上早川の歴史と伝説(その8)
境界争い
泰平の江戸時代になると、庶民の生活も落ち着き、農林業をはじめとした生業も安定、発展しました。前号で紹介したように幕府領と高田藩領とが混在する早川谷においても、現在の集落・大字はほぼ成立し、農林業を主体とした生産活動も大いに盛んになったようです。こうした安定と発展は、人口や戸数の増加をもたらし、より広い耕地が必要となり、木材や薪、炭などの需要も大いに増えたことと容易に想定できます。そうなると、各村の境界をめぐって様々な争いが勃発するようになり、『糸魚川市史3巻』にも「早川谷の山論」として境界裁定例が紹介されています。
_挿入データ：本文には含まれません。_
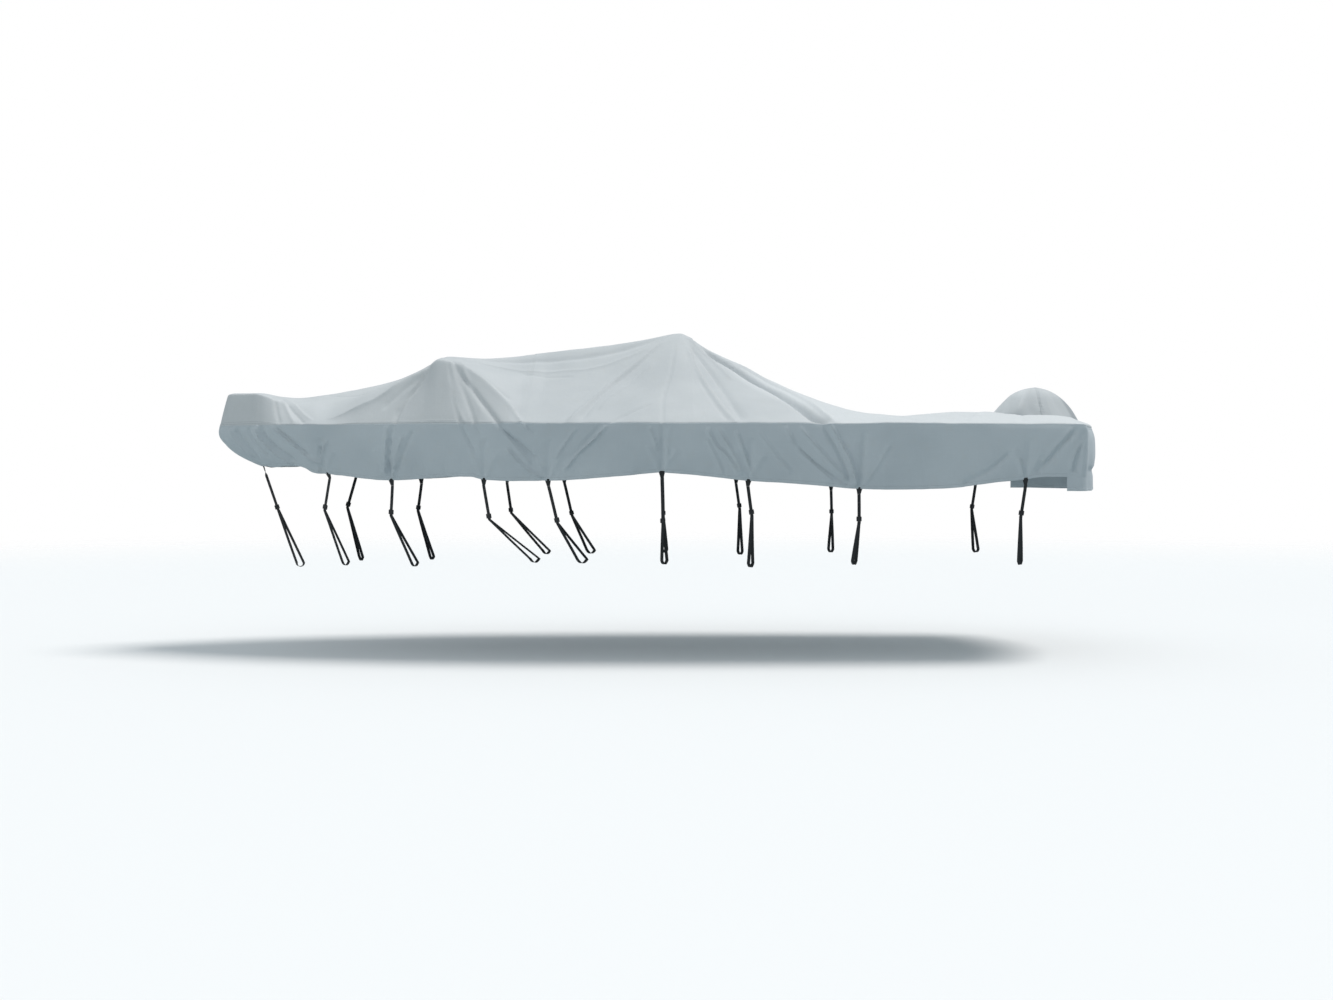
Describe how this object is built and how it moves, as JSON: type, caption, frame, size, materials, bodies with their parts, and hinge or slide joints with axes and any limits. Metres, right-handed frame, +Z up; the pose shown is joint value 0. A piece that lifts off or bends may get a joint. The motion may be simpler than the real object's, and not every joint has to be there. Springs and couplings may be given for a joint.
{
  "type": "boat cover",
  "caption": "Fitted cloth cover draped over an open motor boat on its trailer, with skirts, a domed motor hood and buckled web straps round the hem.",
  "frame": {"origin": "underside of the cloth on the centreline where the tallest support under the cover holds it up", "axes": "+X towards the stern along the keel line, +Y towards starboard, +Z up"},
  "size_m": [7.2987, 2.4052, 1.9616],
  "materials": {
    "cover_cloth": "matt woven polyester, light grey",
    "webbing": "matt black woven webbing",
    "buckle_plastic": "moulded black plastic"
  },
  "bodies": {
    "root": {"deck_panel": "cover_cloth", "port_skirt": "cover_cloth", "starboard_skirt": "cover_cloth", "transom_skirt": "cover_cloth", "motor_hood": "cover_cloth", "hem_loop_bow": "webbing", "hem_loop_port_1": "webbing", "hem_loop_port_2": "webbing", "hem_loop_port_3": "webbing", "hem_loop_port_4": "webbing", "hem_loop_port_5": "webbing", "hem_loop_port_6": "webbing", "hem_loop_port_7": "webbing", "hem_loop_port_8": "webbing", "hem_loop_starboard_1": "webbing", "hem_loop_starboard_2": "webbing", "hem_loop_starboard_3": "webbing", "hem_loop_starboard_4": "webbing", "hem_loop_starboard_5": "webbing", "hem_loop_starboard_6": "webbing", "hem_loop_starboard_7": "webbing", "hem_loop_starboard_8": "webbing", "strap_bow": "webbing", "strap_port_1": "webbing", "strap_port_2": "webbing", "strap_port_3": "webbing", "strap_port_4": "webbing", "strap_port_5": "webbing", "strap_port_6": "webbing", "strap_port_7": "webbing", "strap_port_8": "webbing", "strap_starboard_1": "webbing", "strap_starboard_2": "webbing", "strap_starboard_3": "webbing", "strap_starboard_4": "webbing", "strap_starboard_5": "webbing", "strap_starboard_6": "webbing", "strap_starboard_7": "webbing", "strap_starboard_8": "webbing", "buckle_bow": "buckle_plastic", "buckle_port_1": "buckle_plastic", "buckle_port_2": "buckle_plastic", "buckle_port_3": "buckle_plastic", "buckle_port_4": "buckle_plastic", "buckle_port_5": "buckle_plastic", "buckle_port_6": "buckle_plastic", "buckle_port_7": "buckle_plastic", "buckle_port_8": "buckle_plastic", "buckle_starboard_1": "buckle_plastic", "buckle_starboard_2": "buckle_plastic", "buckle_starboard_3": "buckle_plastic", "buckle_starboard_4": "buckle_plastic", "buckle_starboard_5": "buckle_plastic", "buckle_starboard_6": "buckle_plastic", "buckle_starboard_7": "buckle_plastic", "buckle_starboard_8": "buckle_plastic"}
  },
  "joints": []
}
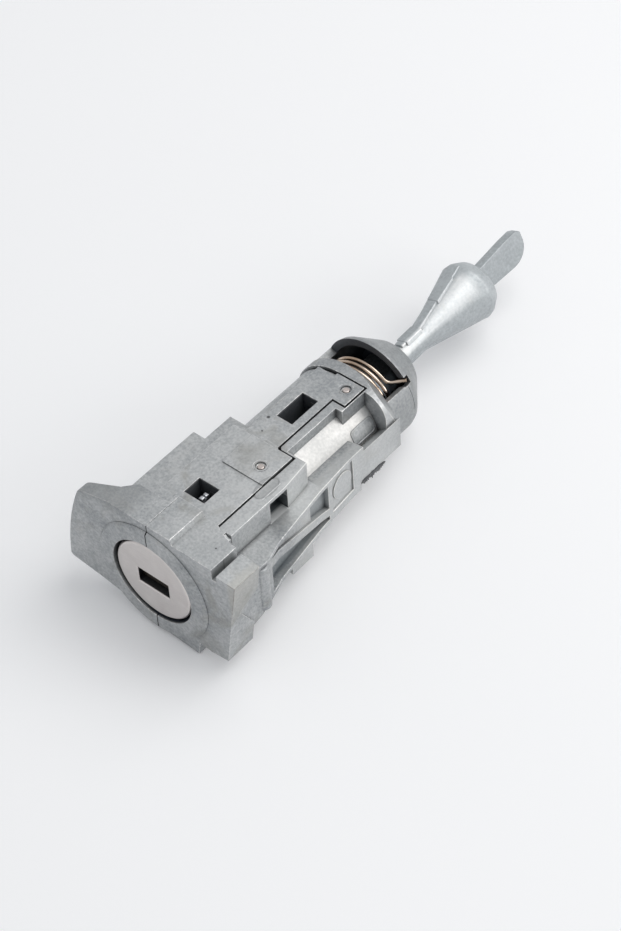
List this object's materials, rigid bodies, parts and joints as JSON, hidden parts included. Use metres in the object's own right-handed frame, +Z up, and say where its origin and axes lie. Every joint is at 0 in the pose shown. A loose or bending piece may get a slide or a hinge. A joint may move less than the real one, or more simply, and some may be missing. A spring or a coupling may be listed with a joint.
{
  "type": "car door lock cylinder",
  "caption": "Car door lock cylinder: die-cast housing with a flange, a turning key plug behind a steel face cap, a return spring in the rear cup, and a swivelling tail rod that works the latch.",
  "frame": {"origin": "centre of the key slot on the front face of the face cap, on the turning axis", "axes": "+Y along the turning axis from the key face to the tail, +Z up toward the plate with the two windows, +X to the right as seen from the key face"},
  "size_m": [0.0543, 0.1444, 0.0377],
  "materials": {
    "cast_zinc": "bare die-cast zinc alloy, satin, cool grey, slightly mottled",
    "tail_zinc": "bright zinc-plated die casting, satin, bluish white",
    "plug_zinc": "bare die-cast zinc alloy",
    "cap_steel": "drawn stainless steel, fine satin, warm light grey",
    "rivet_steel": "plain steel, bright headed ends",
    "shutter_steel": "dark oiled steel",
    "pin_steel": "ground steel",
    "sleeve_steel": "turned steel, lightly oiled",
    "spring_steel": "drawn spring steel wire with a bronze tint",
    "catch_brass": "nickel-plated brass, light",
    "wafer_brass": "stamped brass",
    "seal_rubber": "black rubber"
  },
  "bodies": {
    "housing": {"housing_left": "cast_zinc", "housing_right": "cast_zinc", "housing_rivets": "rivet_steel", "sleeve_catch": "catch_brass", "return_spring": "spring_steel"},
    "plug": {"plug": "plug_zinc", "face_cap": "cap_steel", "face_seal": "seal_rubber", "shutter_pin": "pin_steel", "shutter_spring": "spring_steel", "wafer_spring_1": "spring_steel", "wafer_spring_2": "spring_steel", "wafer_spring_3": "spring_steel", "wafer_spring_4": "spring_steel", "wafer_spring_5": "spring_steel", "wafer_spring_6": "spring_steel", "wafer_spring_7": "spring_steel", "wafer_spring_8": "spring_steel"},
    "shutter": {"key_shutter": "shutter_steel"},
    "sleeve": {"plug_sleeve": "sleeve_steel"},
    "driver": {"driver": "plug_zinc", "rod_pin": "pin_steel", "coupler_spring": "spring_steel"},
    "coupler": {"coupler": "plug_zinc"},
    "tail_rod": {"tail_rod": "tail_zinc"},
    "wafer_1": {"wafer_1": "wafer_brass"},
    "wafer_2": {"wafer_2": "wafer_brass"},
    "wafer_3": {"wafer_3": "wafer_brass"},
    "wafer_4": {"wafer_4": "wafer_brass"},
    "wafer_5": {"wafer_5": "wafer_brass"},
    "wafer_6": {"wafer_6": "wafer_brass"},
    "wafer_7": {"wafer_7": "wafer_brass"},
    "wafer_8": {"wafer_8": "wafer_brass"}
  },
  "joints": [
    {"name": "key_turn", "type": "hinge", "parent": "housing", "child": "plug", "pos_m": [0, 0.01, 0], "axis": [0, 1, 0], "range_deg": [-70, 70]},
    {"name": "sleeve_turn", "type": "hinge", "parent": "housing", "child": "sleeve", "pos_m": [0, 0.02, 0], "axis": [0, 1, 0], "range_deg": [-70, 70]},
    {"name": "driver_turn", "type": "hinge", "parent": "housing", "child": "driver", "pos_m": [0, 0.06, 0], "axis": [0, 1, 0], "range_deg": [-70, 70], "stiffness_Nm_per_rad": 0.08, "deforming": ["return_spring"]},
    {"name": "shutter_swing", "type": "hinge", "parent": "plug", "child": "shutter", "pos_m": [0, 0.0022, 0.0035], "axis": [1, 0, 0], "range_deg": [0, 80], "stiffness_Nm_per_rad": 0.0001, "springref_deg": -20.05},
    {"name": "coupler_slide", "type": "slide", "parent": "driver", "child": "coupler", "axis": [0, 1, 0], "range_m": [0, 0.003], "stiffness_N_per_m": 1000, "springref_m": -0.002, "deforming": ["coupler_spring"]},
    {"name": "rod_swivel", "type": "hinge", "parent": "driver", "child": "tail_rod", "pos_m": [0, 0.083, 0], "axis": [1, 0, 0], "range_deg": [-8.2, 1]},
    {"name": "wafer_slide_1", "type": "slide", "parent": "plug", "child": "wafer_1", "axis": [-1, 0, 0], "range_m": [0, 0.0007], "stiffness_N_per_m": 200, "springref_m": -0.001, "deforming": ["wafer_spring_1"]},
    {"name": "wafer_slide_2", "type": "slide", "parent": "plug", "child": "wafer_2", "axis": [1, 0, 0], "range_m": [0, 0.0007], "stiffness_N_per_m": 200, "springref_m": -0.001, "deforming": ["wafer_spring_2"]},
    {"name": "wafer_slide_3", "type": "slide", "parent": "plug", "child": "wafer_3", "axis": [-1, 0, 0], "range_m": [0, 0.0007], "stiffness_N_per_m": 200, "springref_m": -0.001, "deforming": ["wafer_spring_3"]},
    {"name": "wafer_slide_4", "type": "slide", "parent": "plug", "child": "wafer_4", "axis": [1, 0, 0], "range_m": [0, 0.0007], "stiffness_N_per_m": 200, "springref_m": -0.001, "deforming": ["wafer_spring_4"]},
    {"name": "wafer_slide_5", "type": "slide", "parent": "plug", "child": "wafer_5", "axis": [-1, 0, 0], "range_m": [0, 0.0007], "stiffness_N_per_m": 200, "springref_m": -0.001, "deforming": ["wafer_spring_5"]},
    {"name": "wafer_slide_6", "type": "slide", "parent": "plug", "child": "wafer_6", "axis": [1, 0, 0], "range_m": [0, 0.0007], "stiffness_N_per_m": 200, "springref_m": -0.001, "deforming": ["wafer_spring_6"]},
    {"name": "wafer_slide_7", "type": "slide", "parent": "plug", "child": "wafer_7", "axis": [-1, 0, 0], "range_m": [0, 0.0007], "stiffness_N_per_m": 200, "springref_m": -0.001, "deforming": ["wafer_spring_7"]},
    {"name": "wafer_slide_8", "type": "slide", "parent": "plug", "child": "wafer_8", "axis": [1, 0, 0], "range_m": [0, 0.0007], "stiffness_N_per_m": 200, "springref_m": -0.001, "deforming": ["wafer_spring_8"]}
  ],
  "couplings": [
    {"joint": "sleeve_turn", "follows": "key_turn", "ratio": 1},
    {"joint": "driver_turn", "follows": "key_turn", "ratio": 1}
  ]
}
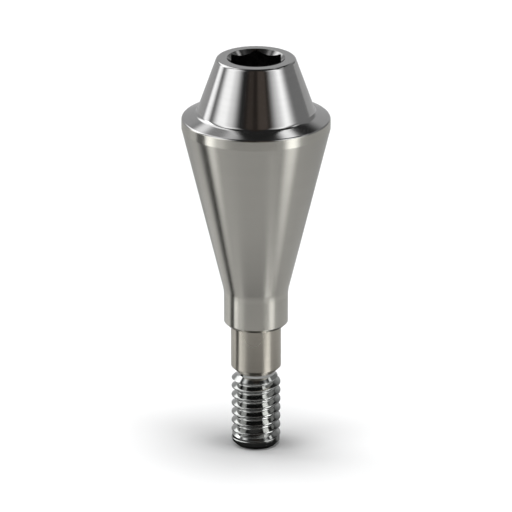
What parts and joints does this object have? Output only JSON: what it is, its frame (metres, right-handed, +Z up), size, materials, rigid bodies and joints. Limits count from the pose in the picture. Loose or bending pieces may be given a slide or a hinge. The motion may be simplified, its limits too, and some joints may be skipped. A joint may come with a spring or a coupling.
{
  "type": "dental abutment",
  "caption": "Straight one-piece dental abutment with a threaded shank, a stepped guide and collar, a conical body, a shoulder and a tapered head with a driver socket.",
  "frame": {"origin": "centre of the end face of the implant thread, which the part stands on", "axes": "+Z up along the part's axis, from the thread to the head; two corners of the driver hexagon lie on the Y axis"},
  "size_m": [0.0048, 0.0048, 0.0133],
  "materials": {
    "titanium": "titanium alloy, satin turned body with a polished head, collar and thread"
  },
  "bodies": {
    "root": {"abutment": "titanium"}
  },
  "joints": []
}
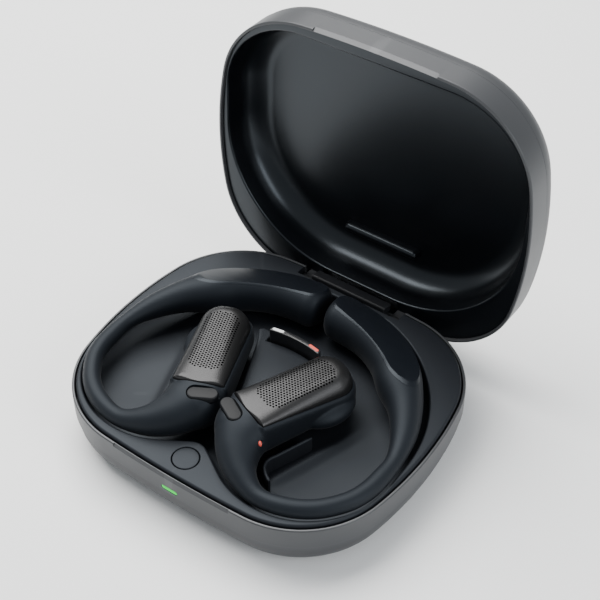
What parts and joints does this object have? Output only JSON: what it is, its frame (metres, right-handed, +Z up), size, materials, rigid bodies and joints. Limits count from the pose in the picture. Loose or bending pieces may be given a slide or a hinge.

承応二(一六五三)年に川東の猿倉・吹原・坪野・土塩が川西の吉尾平や余所平の山林を伐採したことに端を発し、これに川西の砂場・北山・角間が異議を唱え、双方が高田藩の奉行へ提訴したそうです。奉行は早川の大肝煎の小竹氏(田屋)と斉藤氏(越)に、熊野権現のお札(牛王宝印)の裏に案文を書き、名前と血判を押させ、それを焼いて境界の土に混ぜ、関係者にそれを飲ませて腹痛をおこした方が負け、とした裁定案を命じたそうです。関係者十二人が日光寺観音堂に籠って忠実に行った結果、だれも腹痛をおこさなかったことから、双方の主張の中間に境界が設けられたそうです。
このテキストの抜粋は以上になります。